Hackathon Sessions: A Deep Dive

The hackathon participants approached this challenge in various ways. Based on a set of problems to choose from, three groups were formed. Each decided on an issue to focus on and then started hacking away. For about six hours, concentrated coding and intense discussions about methodological issues or first findings set the atmosphere. At the end of the day, everybody came together and presented the initial findings, which we dive into in the following section:

Session 1: The Palestine-Israel Conflict

Right at the pulse of current events, the first group sought to understand how the Palestine-Israel conflict is represented in terms of political and/or religious terminologies. Applying a combination of qualitative analysis (backed by quantitative statistical checks) and two different inductive data visualizations, an intriguing finding was made: Although the conflict is often portrayed as a religious conflict in Western media, communication on X speaks a different language. There was minimal use of traditionally religious language. Instead, the discourse was dominated by various political aspects. Especially, there was no direct connection between the terms ‘Muslim’ and ‘Jew’, indicating that the conflict wasn’t being commented on as a religious war between Jews and Muslims.

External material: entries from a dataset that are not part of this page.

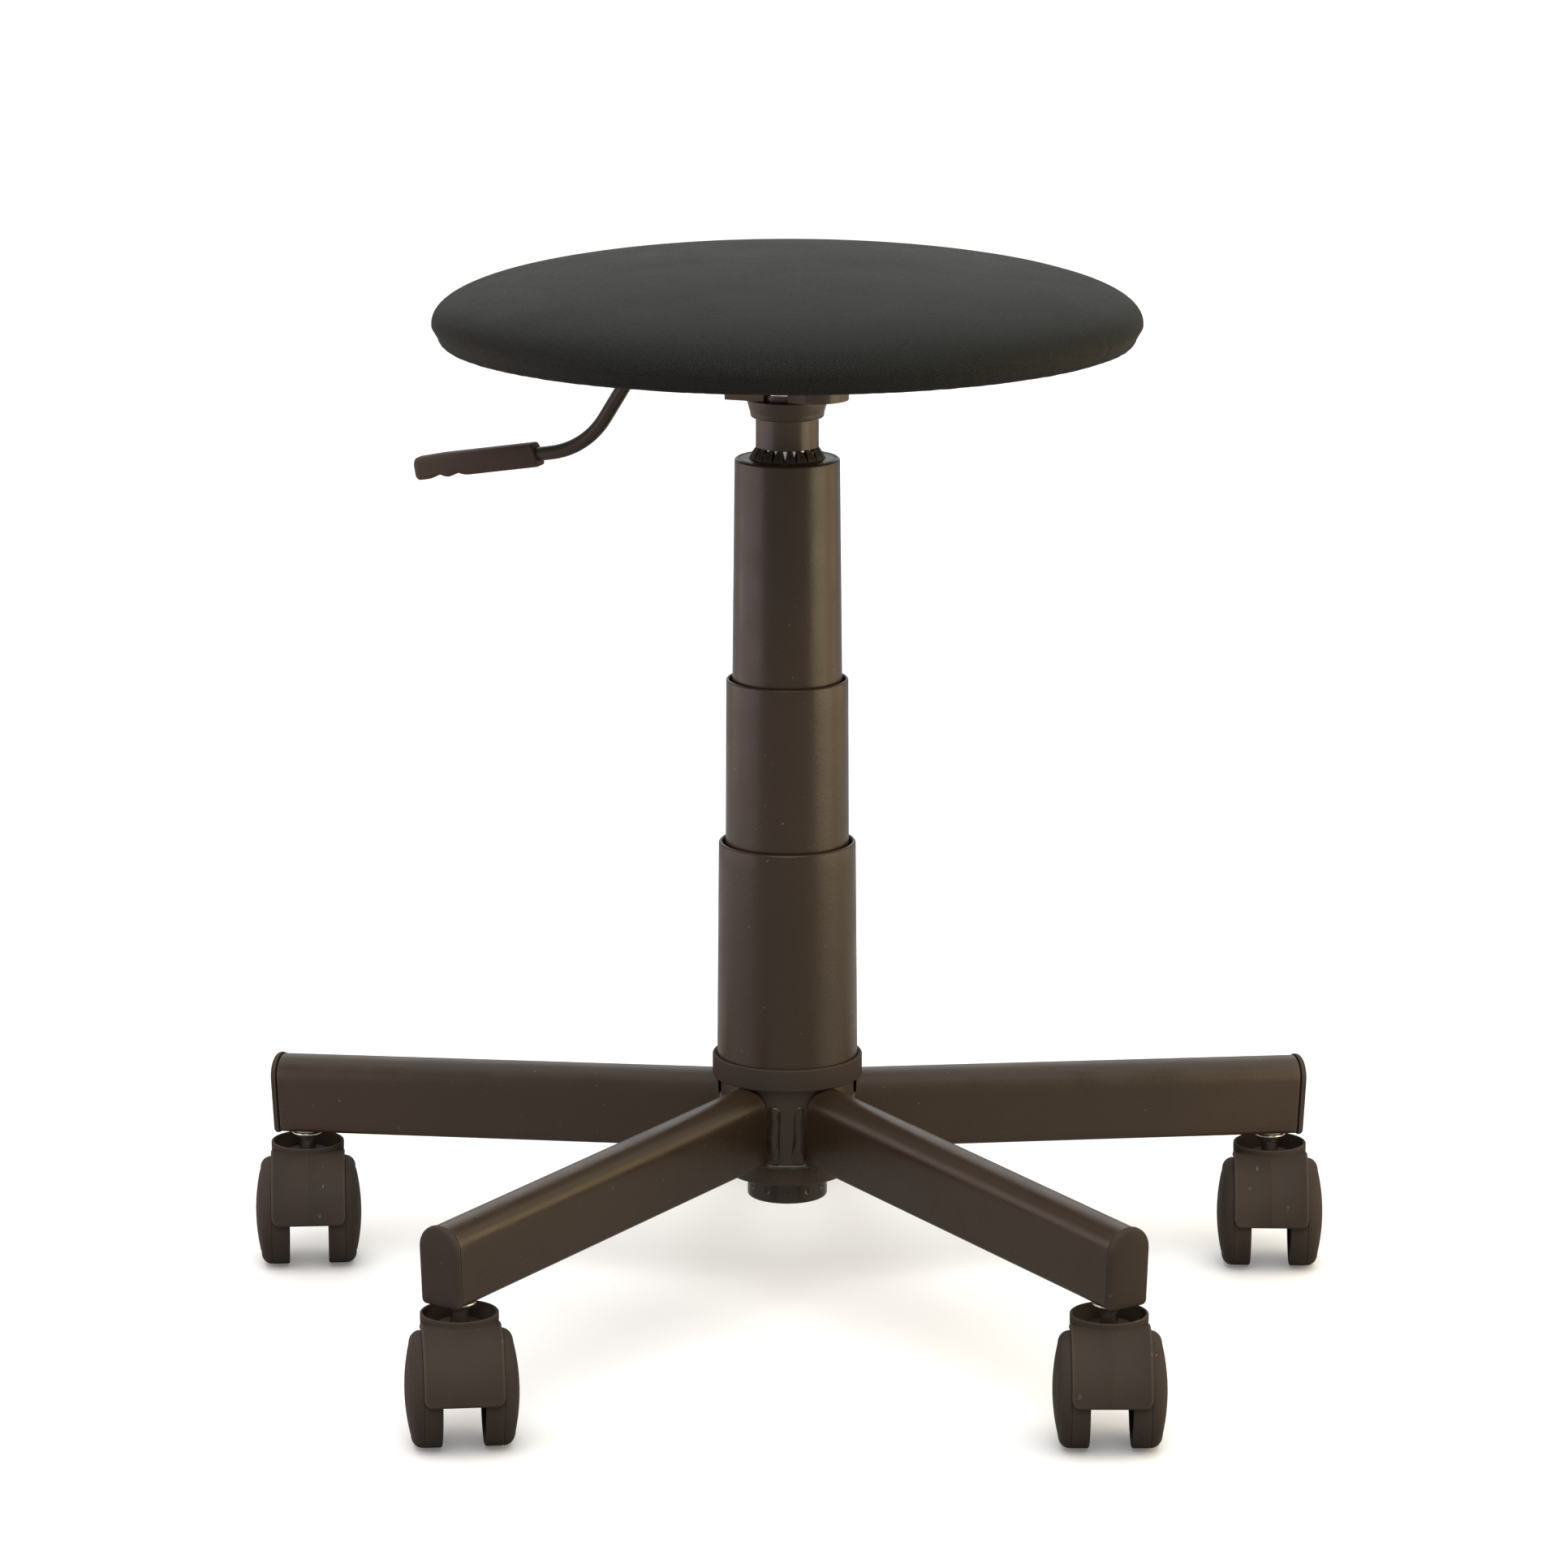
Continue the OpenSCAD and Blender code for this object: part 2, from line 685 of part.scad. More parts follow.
hub();
end_caps();
weld_beads();
caster_sockets();
caster_stems();
column_tube();
bottom_cup();
thrust_bearing();
rubber_buffer();
retaining_clip();
piston_rod();
piston();
guide_sleeve();
collar_ring();
lower_cover();
middle_cover();
upper_cover();
cover_crown();
gas_cylinder();
cylinder_seal();
cylinder_sleeve();
release_button();
socket_cup();
seat_plate();
seat_bolts();
t_nuts();
seat_board();
seat_foam();
seat_cover();
dust_cloth();
staples();
lever_pin();
lever_rod();
lever_grip();
for (i = [1 : arms]) {
    arm(i);
    caster_hood(i);
    caster_axle(i);
    wheel_left(i);
    wheel_right(i);
}
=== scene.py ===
"""Looks of the adjustable swivel stool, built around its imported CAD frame.

Metres, in the CAD frame: +Z is up, the front is towards -Y and the floor is z = 0.
"""
import json
import math

import bmesh
import bpy
from mathutils import Matrix, Vector, kdtree, noise


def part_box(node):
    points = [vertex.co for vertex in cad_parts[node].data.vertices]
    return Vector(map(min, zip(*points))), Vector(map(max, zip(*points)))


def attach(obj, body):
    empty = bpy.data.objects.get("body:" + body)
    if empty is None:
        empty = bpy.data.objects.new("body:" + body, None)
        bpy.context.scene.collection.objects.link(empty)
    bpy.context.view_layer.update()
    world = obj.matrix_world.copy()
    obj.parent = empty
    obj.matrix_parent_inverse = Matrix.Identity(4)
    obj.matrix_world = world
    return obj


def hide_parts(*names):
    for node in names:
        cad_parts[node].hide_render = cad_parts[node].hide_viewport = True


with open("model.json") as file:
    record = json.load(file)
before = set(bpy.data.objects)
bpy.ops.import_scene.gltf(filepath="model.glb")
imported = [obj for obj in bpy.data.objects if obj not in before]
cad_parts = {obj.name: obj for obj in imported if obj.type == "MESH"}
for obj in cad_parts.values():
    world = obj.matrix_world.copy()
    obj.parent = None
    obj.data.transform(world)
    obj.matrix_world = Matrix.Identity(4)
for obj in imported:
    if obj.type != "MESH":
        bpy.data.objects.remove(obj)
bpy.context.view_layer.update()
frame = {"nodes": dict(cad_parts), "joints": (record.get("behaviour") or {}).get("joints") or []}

MM = 0.001
TURN = 2 * math.pi
JOINTS = {joint["name"]: joint for joint in frame["joints"]}
ARMS = range(1, 6)


# ---- Materials ----

def srgb(red, green, blue):
    """Scene-linear colour of an sRGB colour given from 0 to 255."""
    return tuple(((c / 255 + 0.055) / 1.055) ** 2.4 for c in (red, green, blue)) + (1,)


class Look:
    """A procedural material on one Principled shader, in the object's own metres."""

    def __init__(self, name, **sockets):
        self.material = bpy.data.materials.new(name)
        self.material.use_nodes = True
        self.tree = self.material.node_tree
        self.shader = self.tree.nodes["Principled BSDF"]
        for socket, value in sockets.items():
            self.shader.inputs[socket.replace("_", " ")].default_value = value
        self.place = self.add("ShaderNodeTexCoord").outputs["Object"]
        self.normal = None

    def add(self, kind, inputs=None, **settings):
        node = self.tree.nodes.new(kind)
        for name, value in settings.items():
            setattr(node, name, value)
        for socket, value in (inputs or {}).items():
            if isinstance(value, bpy.types.NodeSocket):
                self.tree.links.new(value, node.inputs[socket])
            else:
                node.inputs[socket].default_value = value
        return node

    def stretched(self, x, y, z):
        """Coordinates scaled by a factor along each axis."""
        node = self.add("ShaderNodeMapping", {"Vector": self.place, "Scale": (x, y, z)})
        return node.outputs["Vector"]

    def noise(self, size, detail=2.0, place=None, rough=0.5):
        """Soft noise whose blobs measure about size metres, from 0 to 1."""
        inputs = {"Vector": place or self.place, "Scale": 0.5 / size, "Detail": detail, "Roughness": rough}
        return self.add("ShaderNodeTexNoise", inputs).outputs["Fac"]

    def cells(self, size, feature="F1", place=None):
        """Distance field of cells that measure about size metres."""
        inputs = {"Vector": place or self.place, "Scale": 1 / size}
        return self.add("ShaderNodeTexVoronoi", inputs, feature=feature).outputs["Distance"]

    def edges(self, low=0.52, high=0.62):
        """1 on sharp outer edges, lightened there for rubbed wear and a painted highlight; 0 elsewhere."""
        return self.span(self.add("ShaderNodeNewGeometry").outputs["Pointiness"], low, high)

    def span(self, value, low, high, start=0.0, end=1.0):
        """Value remapped from low..high to start..end, clamped."""
        inputs = {"Value": value, "From Min": low, "From Max": high, "To Min": start, "To Max": end}
        return self.add("ShaderNodeMapRange", inputs).outputs["Result"]

    def combine(self, kind, a, b):
        return self.add("ShaderNodeMath", {0: a, 1: b}, operation=kind).outputs["Value"]

    def vectors(self, kind, a, b):
        return self.add("ShaderNodeVectorMath", {0: a, 1: b}, operation=kind).outputs["Vector"]

    def mix(self, factor, a, b):
        node = self.add("ShaderNodeMix", {0: factor, 6: a, 7: b}, data_type="RGBA")
        return node.outputs[2]

    def bump(self, height, depth):
        """Adds relief of the given depth in metres."""
        inputs = {"Height": height, "Distance": depth, "Strength": 1.0}
        if self.normal:
            inputs["Normal"] = self.normal
        self.normal = self.add("ShaderNodeBump", inputs).outputs["Normal"]

    def done(self, colour=None, roughness=None):
        for socket, value in (("Base Color", colour), ("Roughness", roughness), ("Normal", self.normal)):
            if value is not None:
                self.tree.links.new(value, self.shader.inputs[socket])
        return self.material


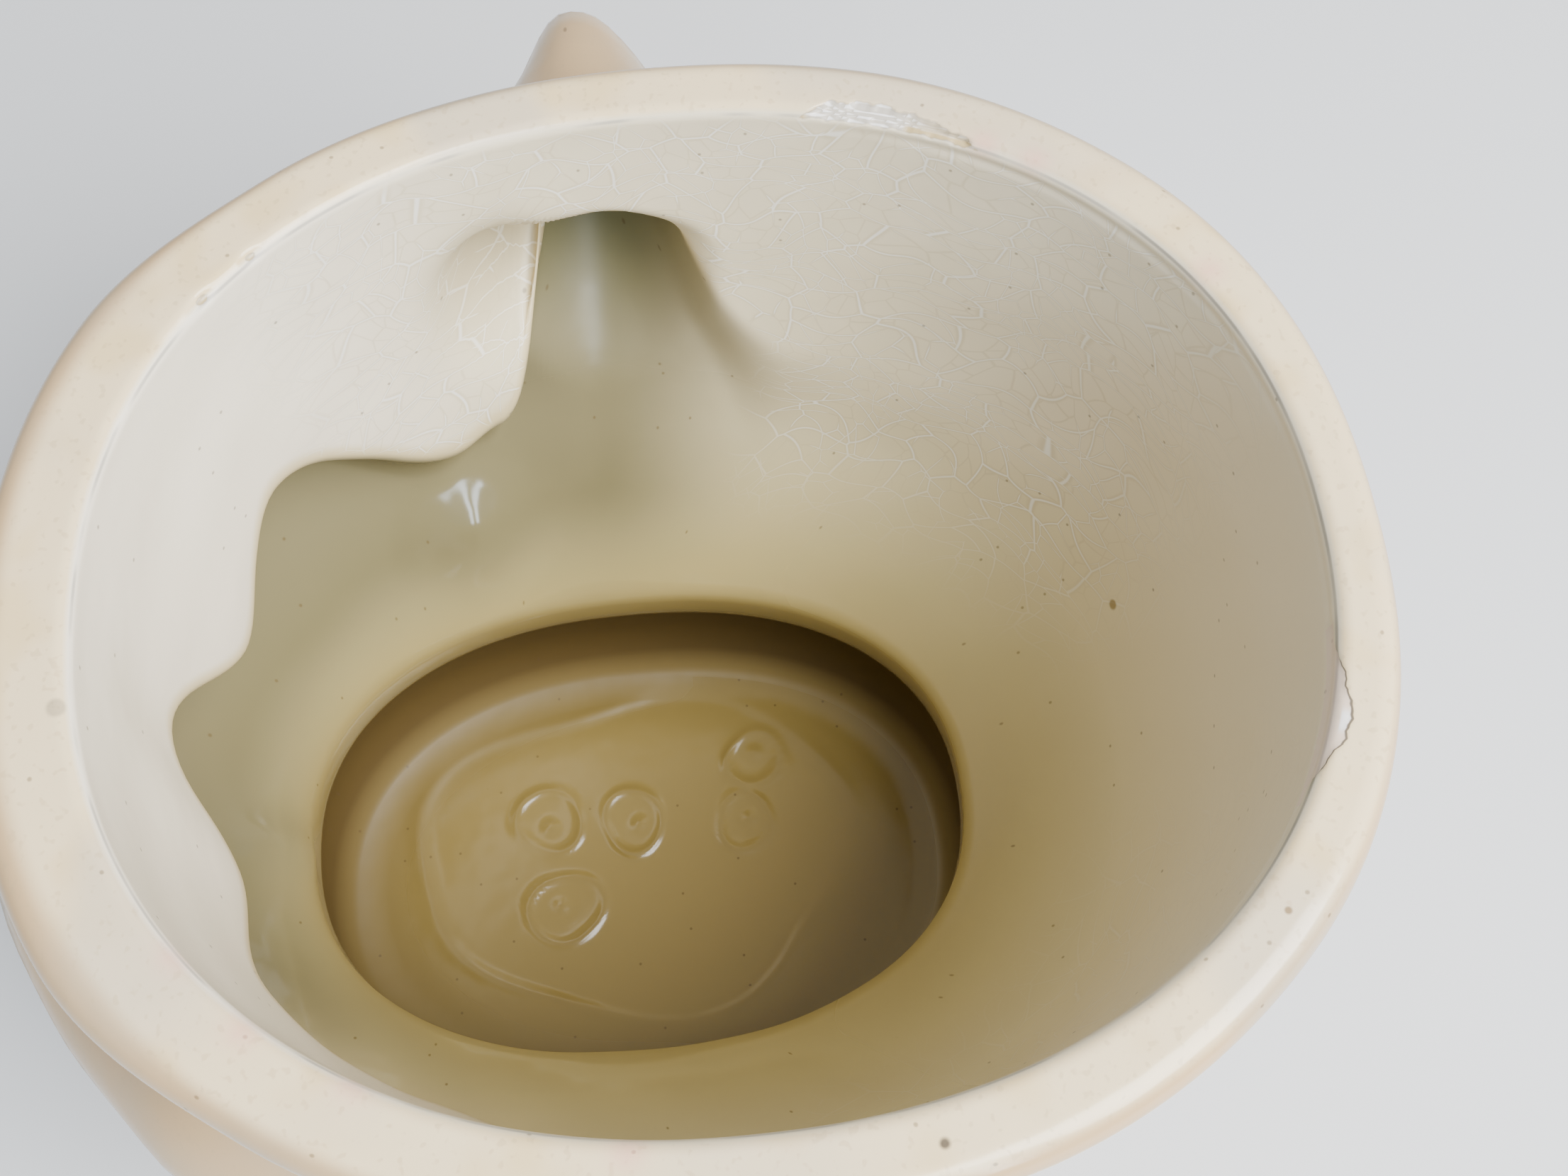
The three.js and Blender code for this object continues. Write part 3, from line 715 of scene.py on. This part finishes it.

Session 2: The Philosophical Discussion

The second group chose to focus less on current events and more on the ground-laying classification task of how to discern religious and political communication. Initially embarking on a philosophical journey, questioning the very concepts of religion and politics, they pondered whether these concepts should be identified via semantics or if semantics should be used to search for intent. In a practical session utilizing Tweets of the famous saying “Seek and You Shall find”, they employed different models with a named entity recognition approach. While some models, like ChatGPT, didn’t yield satisfactory results, others, like Bard, did a commendable job, albeit with a Christian-centric focus.

Session 3: Classifying the Palestine-Israel Conflict

The third group closed the round of presentations. And in doing so, they wonderfully combined the prior two group’s topics. The third group had set out to also design a Tweet classification pipeline using Tweets from the Palestine-Israel Conflict. Starting with a subset of Tweets, the group created a manually annotated training data set. From there on, their methodological approach involved using GPT-4 and OpenAI’s API to fine-tune a text classification algorithm specifically trained on the conflict. Their results strongly reinforced the findings of the first group while even going beyond them: the discourse was predominantly political, with minimal religious undertones, but was alarmingly violent.


Conclusion: The Intersection of Religion and Technology

The second day of our hackathon was a testament to the intricate interplay between theology, religious studies, and technology. As we delved into the vast world of social media data, it became evident that while technology equips us with powerful analytical tools, truly understanding religious language demands a profound grasp of theology and religious studies.

To all our readers, we leave you with a thought: In an age where tweets and posts shape perceptions, how can we ensure that the essence of religious dialogue is preserved and understood? The answer, perhaps, lies at the intersection of faith and code.